Эта версия по-своему убедительна — Сталину в сороковом году вполне мог понадобиться агитационный, «нордический» Гамлет, которого впоследствии описал в «Bend Sinister» Владимир Набоков, точно почувствовав, что любому тоталитарному режиму понадобится своя концепция классической пьесы. В сороковом подошла бы концепциямобилизационная — которая, по Набокову, ставит в центр пьесы Фортинбраса. Пастернаковский перевод, как ни странно, вполне мог удовлетворять главному условию: в его исполнении «Гамлет» — действительно очень мужественная пьеса; не зря символом «оттепели» стал «Гамлет» 1954 года в постановке Н.Охлопкова — в переводе Лозинского, романтическом, лирическом, а «Гамлет» Козинцева 1954 года, в Ленинграде, в пастернаковском переводе, не имел того успеха. Однако над спектаклем МХАТа, с прекрасными декорациями Дмитриева и блестящей центральной работой Ливанова, в самом деле тяготел рок: в 1943 году умер Немирович-Данченко, в 1944-м — Сахновский, продолжавший работу над «Гамлетом» после смерти художественного руководителя театра. В феврале 1945 года «Гамлет» был уже окончательно и бесповоротно, без внешних причин, запрещен по устному распоряжению Сталина — Ливанов об этом узнал в костюме и гриме Гамлета, на одной из последних репетиций. Все просьбы о возобновлении работы над спектаклем ни к чему не привели.

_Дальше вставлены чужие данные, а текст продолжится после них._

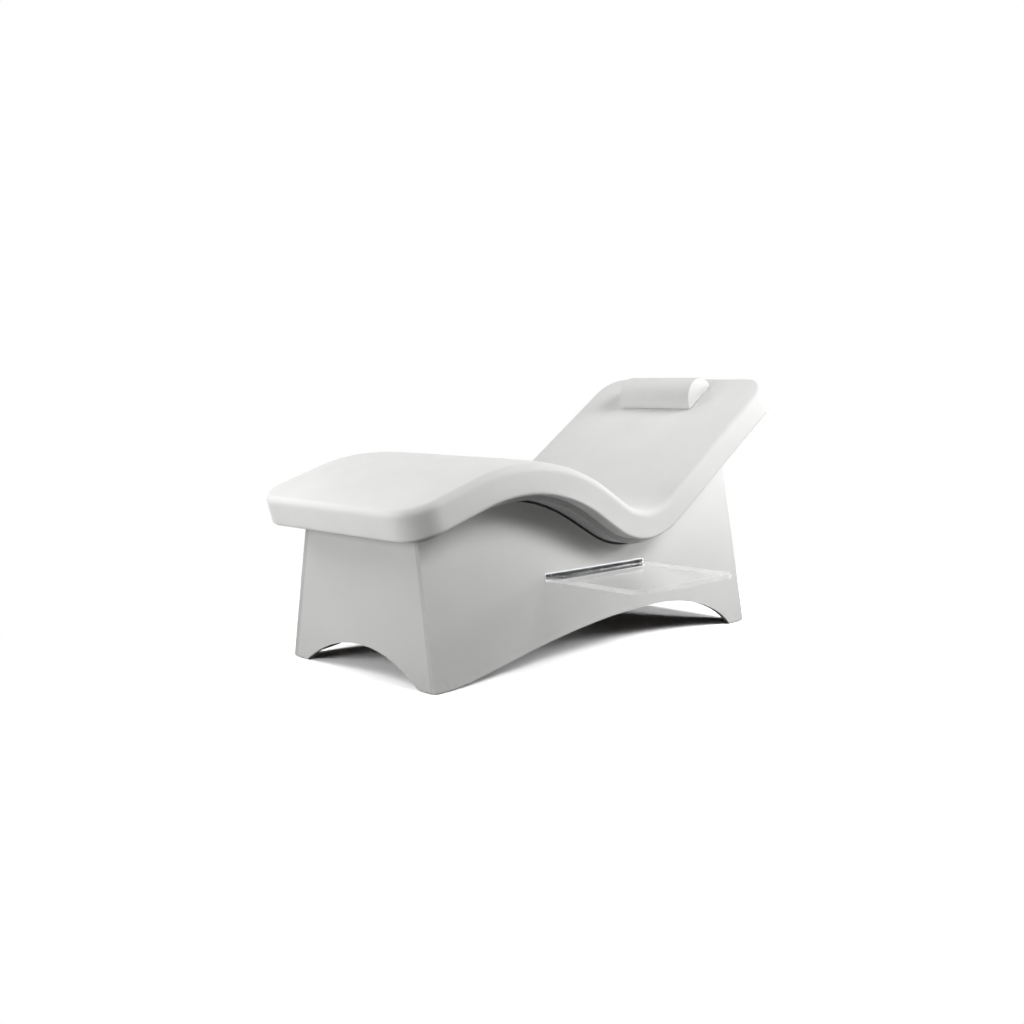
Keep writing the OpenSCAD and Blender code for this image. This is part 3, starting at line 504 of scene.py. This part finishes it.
NODE_SLOT = {entry["node"]: entry["material_slot"] for entry in frame["record"]["subparts"]}


def paint(obj, mat):
    obj.data.materials.clear()
    obj.data.materials.append(mat)


for name, piece in NODES.items():
    paint(piece, LACQUER_END if name in ("foot_panel", "head_panel") else SLOTS[NODE_SLOT[name]])

# Rounded edges of the solids: which, how wide and in how many steps
PANELS = ("side_panel_near", "side_panel_far", "foot_panel", "head_panel")
BOARDS = ("deck", "calf_rib", "back_rib", "tray_rib_foot", "tray_rib_head")
SMALL_PARTS = [name for name in NODES if "screws" not in name
               and name.startswith(("batten", "runner_rail", "runner_cap", "runner_web", "bracket_"))]
for names, width, segments in ((PANELS, 0.0014, 3), (BOARDS, 0.0012, 2), (("tray",), 0.0012, 3),
                               (("slot_lining", "tray_stop_bar"), 0.0004, 2), (SMALL_PARTS, 0.0006, 2)):
    for name in names:
        round_edges(NODES[name], width, segments)

# Mattress: steps round a corner, spacing of its points, and how far the cover begins inside the solid
CORNER_N, STEP = 10, 0.016
HALF = PAD_W / 2
SLACK = 0.002
REACH = CORNER_R + SLACK
s_line = np.linspace(REACH, WAVE_L - REACH, int((WAVE_L - 2 * REACH) / STEP) + 1)
y_line = np.linspace(REACH - HALF, HALF - REACH, int((PAD_W - 2 * REACH) / STEP) + 1)


def ramp(d):
    return math.sin(math.pi / 2 * min(1.0, max(0.0, (d - EDGE_R) / (CORNER_R - EDGE_R))))


def crown(s, y):
    return CROWN * ramp(min(s, WAVE_L - s)) * ramp(HALF - abs(y))


def outline(inset):
    """Round-cornered outline of the pad in (s, y), counterclockwise from the near side."""
    r = CORNER_R - inset
    inset += SLACK
    pts = [(s, inset - HALF) for s in s_line]
    for k, (s0, y0) in enumerate(((s_line[-1], y_line[0]), (s_line[-1], y_line[-1]),
                                  (s_line[0], y_line[-1]), (s_line[0], y_line[0]))):
        for i in range(1, CORNER_N):
            a = math.radians(90 * (k - 1) + 90 * i / CORNER_N)
            pts.append((s0 + r * math.cos(a), y0 + r * math.sin(a)))
        if k == 0:
            pts += [(WAVE_L - inset, y) for y in y_line]
        elif k == 1:
            pts += [(s, HALF - inset) for s in s_line[::-1]]
        elif k == 2:
            pts += [(inset, y) for y in y_line[::-1]]
    return pts


def roll(radius, angles, steps):
    """Inset and depth of each step round an edge, between two angles in degrees."""
    turns = np.radians(np.linspace(*angles, steps))
    return [(radius * (1 - math.sin(a)), radius * (1 - math.cos(a))) for a in turns]


# Inset and depth of the cover's rows, from the middle of its underside, round the edge, to the top.
# A depth of None follows the crown, and cloth doesn't move the first rows
HELD_ROWS = 9
rows = [(inset, PAD_T) for inset in (CORNER_R, 0.09, 0.07, 0.05, 0.034, 0.021)]
rows += [(inset, PAD_T - rise) for inset, rise in roll(BASE_R, (0, 90), 5)]
rows += [(0.0, depth) for depth in np.linspace(PAD_T - BASE_R, EDGE_R, 7)[1:-1]]
rows += roll(EDGE_R, (90, 0), 7)
rows += [(inset, None) for inset in (0.034, 0.044, 0.056, 0.07, 0.084, 0.098, CORNER_R)]
verts, faces, held = [], [], []
for k, (inset, depth) in enumerate(rows):
    for s, y in outline(inset):
        verts.append(on_wave(s, y, SLACK - crown(s, y) if depth is None else max(depth, SLACK)))
        held.append(k < HELD_ROWS)
loop = len(outline(0.0))
for r in range(len(rows) - 1):
    for i in range(loop):
        a, b = r * loop + i, r * loop + (i + 1) % loop
        faces.append((a, b, b + loop, a + loop))
for top in (False, True):
    first = len(verts)
    for s in s_line:
        for y in y_line:
            verts.append(on_wave(s, y, SLACK - crown(s, y) if top else PAD_T))
            held.append(not top)
    ny = len(y_line)
    for i in range(len(s_line) - 1):
        for j in range(ny - 1):
            p = first + i * ny + j
            q = (p, p + ny, p + ny + 1, p + 1)
            faces.append(q if top else q[::-1])
mattress = mesh_piece("mattress_cover", verts, faces, held=held)
swell(mattress, 0.002)
subdivide(mattress)
paint(mattress, SLOTS["leatherette"])
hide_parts("mattress")
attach(mattress, "base")

# Bolster, on its backing
BACKING_T, BACKING_GAP = 0.0015, 0.0003
LIFT = CROWN + BACKING_GAP + BACKING_T
FOLD, DOME = 0.003, 0.0004
mid_s = WAVE_L - BOLSTER_DOWN
up = square_to(BACK_RISE)
along = direction(BACK_RISE)


def on_back(x, y, z):
    """Point in the bolster's frame: x up the backrest, z square to it."""
    p = place(mid_s) + x * along + (z + LIFT) * up
    return (p[0] + SHIFT.x, y + SHIFT.y, p[1])


def d_section(r):
    """Half-round outline with rounded lower edges, from the lower right round the arc and back."""
    a0 = math.asin(FOLD / (r - FOLD))
    cx = (r - FOLD) * math.cos(a0)
    turns = np.linspace(0, math.pi / 2 + a0, 5)[:-1]
    pts = [(cx + FOLD * math.sin(t), FOLD - FOLD * math.cos(t)) for t in turns]
    pts += [(r * math.cos(t), r * math.sin(t)) for t in np.linspace(a0, math.pi - a0, 44)]
    pts += [(-x, z) for x, z in pts[3::-1]]
    pts += [(x, 0.0) for x in np.linspace(-cx, cx, 17)[1:-1]]
    return pts


# Rings along the bolster: place, inset of the outline, and its scale about the half round's centre
half_l = BOLSTER_L / 2
centre_z = BOLSTER_R * 4 / (3 * math.pi)
end_turns = np.radians((20, 45, 70, 90))
end_rings = [(half_l - FOLD * (1 - math.sin(t)), FOLD * (1 - math.cos(t)), 1.0) for t in end_turns]
end_rings += [(half_l + DOME, FOLD, k) for k in (0.93, 0.8, 0.62, 0.42, 0.2)]
rings = [(-y, inset, k) for y, inset, k in end_rings[::-1]]
rings += [(y, 0.0, 1.0) for y in np.linspace(FOLD - half_l, half_l - FOLD, 31)]
rings += end_rings
ring_n = len(d_section(BOLSTER_R))
verts, faces, held = [], [], []
for y, inset, k in rings:
    for x, z in d_section(BOLSTER_R - inset):
        held.append(z < FOLD / 3)
        z = max(z, inset)
        verts.append(on_back(x * k, y, centre_z + (z - centre_z) * k))
for r in range(len(rings) - 1):
    for i in range(ring_n):
        a, b = r * ring_n + i, r * ring_n + (i + 1) % ring_n
        faces.append((a, a + ring_n, b + ring_n, b))
for r, side in ((0, -1), (len(rings) - 1, 1)):
    verts.append(on_back(0.0, side * (half_l + DOME), centre_z))
    held.append(False)
    for i in range(ring_n):
        a, b = r * ring_n + i, r * ring_n + (i + 1) % ring_n
        faces.append((a, b, len(verts) - 1) if side == -1 else (b, a, len(verts) - 1))
bolster = mesh_piece("bolster_cover", verts, faces, held=held)
swell(bolster, 0.0012)
subdivide(bolster)
paint(bolster, SLOTS["bolster_leatherette"])
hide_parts("head_bolster")
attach(bolster, "bolster")

# Camera, floor, lights
cam = bpy.data.cameras.new("camera")
cam.lens, cam.sensor_width, cam.sensor_fit = 41.259, 36, "HORIZONTAL"
cam.clip_start, cam.clip_end = 0.05, 200
camera = link(bpy.data.objects.new("camera", cam))
camera.location = (-3.02835, -2.78619, 0.9144)
camera.rotation_euler = [math.radians(a) for a in (83.841, 0, -44.661)]
scene.camera = camera


def backdrop_rays(tree):
    """1 for the rays that show the backdrop: those of the camera, of gloss and through clear sheet."""
    path = node(tree, "ShaderNodeLightPath")
    first = node(tree, "ShaderNodeMath", operation="MAXIMUM")
    both = node(tree, "ShaderNodeMath", operation="MAXIMUM")
    tree.links.new(path.outputs["Is Camera Ray"], first.inputs[0])
    tree.links.new(path.outputs["Is Glossy Ray"], first.inputs[1])
    tree.links.new(first.outputs[0], both.inputs[0])
    tree.links.new(path.outputs["Is Transmission Ray"], both.inputs[1])
    return both.outputs[0]


# Brightness of the floor in the lamps' light, and the distances over which it turns into plain white
FLOOR_GAIN = 2.0
FLOOR_FADE = (0.95, 1.9)
FLOOR = 40


def pale_floor():
    """White floor that keeps the object's shadow near it and throws little light back up."""
    mat = bpy.data.materials.new("pale_floor")
    mat.use_nodes = True
    tree = mat.node_tree
    tree.nodes.remove(tree.nodes["Principled BSDF"])
    plain = node(tree, "ShaderNodeBsdfDiffuse", Color=srgb(80))
    bright = node(tree, "ShaderNodeBsdfDiffuse")
    gain = node(tree, "ShaderNodeCombineColor", Red=FLOOR_GAIN, Green=FLOOR_GAIN, Blue=FLOOR_GAIN)
    glow = node(tree, "ShaderNodeEmission", Color=(1, 1, 1, 1), Strength=1.0)
    where = node(tree, "ShaderNodeTexCoord")
    squeeze = node(tree, "ShaderNodeMapping", Scale=(0.8, 1.0, 1.0))
    length = node(tree, "ShaderNodeVectorMath", operation="LENGTH")
    fade = node(tree, "ShaderNodeMapRange", interpolation_type="SMOOTHSTEP")
    fade.inputs["From Min"].default_value, fade.inputs["From Max"].default_value = FLOOR_FADE
    near_far = node(tree, "ShaderNodeMixShader")
    seen = node(tree, "ShaderNodeMixShader")
    for start, end in (
            (gain.outputs[0], bright.inputs["Color"]), (where.outputs["Object"], squeeze.inputs[0]),
            (squeeze.outputs[0], length.inputs[0]), (length.outputs["Value"], fade.inputs["Value"]),
            (fade.outputs[0], near_far.inputs[0]), (bright.outputs[0], near_far.inputs[1]),
            (glow.outputs[0], near_far.inputs[2]), (backdrop_rays(tree), seen.inputs[0]),
            (plain.outputs[0], seen.inputs[1]), (near_far.outputs[0], seen.inputs[2]),
            (seen.outputs[0], tree.nodes["Material Output"].inputs["Surface"])):
        tree.links.new(start, end)
    return mat


floor = mesh_piece("floor", [(-FLOOR, -FLOOR, 0), (FLOOR, -FLOOR, 0), (FLOOR, FLOOR, 0), (-FLOOR, FLOOR, 0)],
                   [(0, 1, 2, 3)], False)
paint(floor, pale_floor())

world = bpy.data.worlds.new("studio")
scene.world = world
world.use_nodes = True
sky = world.node_tree.nodes["Background"]
sky.inputs["Color"].default_value = (1, 1, 1, 1)
world.node_tree.links.new(backdrop_rays(world.node_tree), sky.inputs["Strength"])

# Lamps: azimuth and elevation in degrees, distance and size in metres, watts
STUDIO_MID = Vector((0.0, 0.15, 0.45))
LAMPS = {
    "key": (326, 15, 4.6, 0.9, 76),
    "key_low": (326, 4, 3.2, 0.6, 5),
    "near_top": (290, 41, 3.6, 1.2, 72),
    "near": (268, 36, 4.0, 1.2, 10),
    "foot": (178, 6, 2.6, 0.8, 20),
    "foot_near": (200, 30, 2.6, 0.8, 3),
    "far_foot": (135, 30, 2.6, 1.2, 25),
    "far_top": (60, 60, 2.6, 1.2, 12),
}
for name, (azimuth, elevation, distance, size, power) in LAMPS.items():
    lamp = bpy.data.lights.new(name, "AREA")
    lamp.shape, lamp.size, lamp.energy = "SQUARE", size, power
    softbox = link(bpy.data.objects.new(name, lamp))
    a, e = math.radians(azimuth), math.radians(elevation)
    away = Vector((math.cos(a) * math.cos(e), math.sin(a) * math.cos(e), math.sin(e)))
    softbox.location = STUDIO_MID + distance * away
    softbox.rotation_euler = away.to_track_quat("Z", "Y").to_euler()

scene.view_settings.view_transform = "Standard"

Пастернак опубликовал «Гамлета» в 1940 году, в сдвоенном пятом-шестом номере «Молодой гвардии», с небольшим предисловием, в котором обосновывался его подход к переводам. Он много и охотно читал перевод в дружеском кругу и на вечерах, на которые московская интеллигенция собиралась с прежним, полузабытым радостным чувством приобщения к подлинности и отваге. Поставлен этот перевод был только в Новосибирске, в знаменитом театре «Красный факел», который мог смело соперничать с лучшими столичными сценами.

23 августа 1939 года в Оксфорде умерла мать Бориса Пастернака, Розалия Исидоровна. Время было уже такое, что отвечать на заграничные письма было страшно,— Пастернак боялся даже ответить отцу на письмо со скорбной вестью. В письмах к сестре появляются явные эвфемизмы,— Пастернак словно бросает кость перлюстраторам, давая понять, что отлично осведомлен о их надзоре. «Я знаю, что у вас грабежи и потемки, и беспокоюсь о вас»,— пишет он Фрейденберг 14 февраля 1940 года.

Мейерхольд после закрытия Гостима работал в Александрийском (Малом драматическом) театре, в Ленинграде. Поставил там «Маскарад», который Пастернак все хотел посмотреть, да так и не успел. На допросах из него выбивали показания на Пастернака. Мейерхольда били резиновой палкой по ногам и спине, заставляли пить мочу, не давали спать. Ему было шестьдесят пять лет. Показания он дал, но вскоре от них отрекся, написав заявление о том, что они вырваны под пыткой. Пастернака это, конечно, не спасло бы: главным троцкистским связным был объявлен Анри Мальро, а фотография, на которой Пастернак, Мальро и Мейерхольд запечатлены вместе, хранилась у Мейерхольда. Если бы дело о троцкистском центре в Москве и Ленинграде — дело, по которому взяли Заболоцкого, Кольцова, Ясенского, Бабеля и Мейерхольда,— было доведено до конца, Пастернак был бы арестован осенью 1939 года одним из первых, наряду с Алексеем Толстым, Николаем Тихоновым и Ильей Эренбургом.

Тогда, как мы помним, Сталин отвлекся на очередной процесс военных. Но, думается, это не было единственной причиной того мистического факта, что крупнейший русский поэт тридцатых годов избежал гибели.

5

Каждый биограф Пастернака задается вопросом: почему его все-таки не репрессировали?

На этот вопрос есть множество рациональных ответов и один иррациональный, но, кажется, единственно верный. Рациональные мы уже разбирали, и все они не универсальны: Сталин губил людей куда более популярных и несравненно более лояльных, чем Пастернак. И более смелых. И никак не менее талантливых. Не говоря уж о том, что евреев, выбравших ассимиляцию, «попутчиков», воевавших с РАППом, и литературных знаменитостей, олицетворявших для заграницы советский либерализм и культурный ренессанс, среди арестованных тоже было довольно.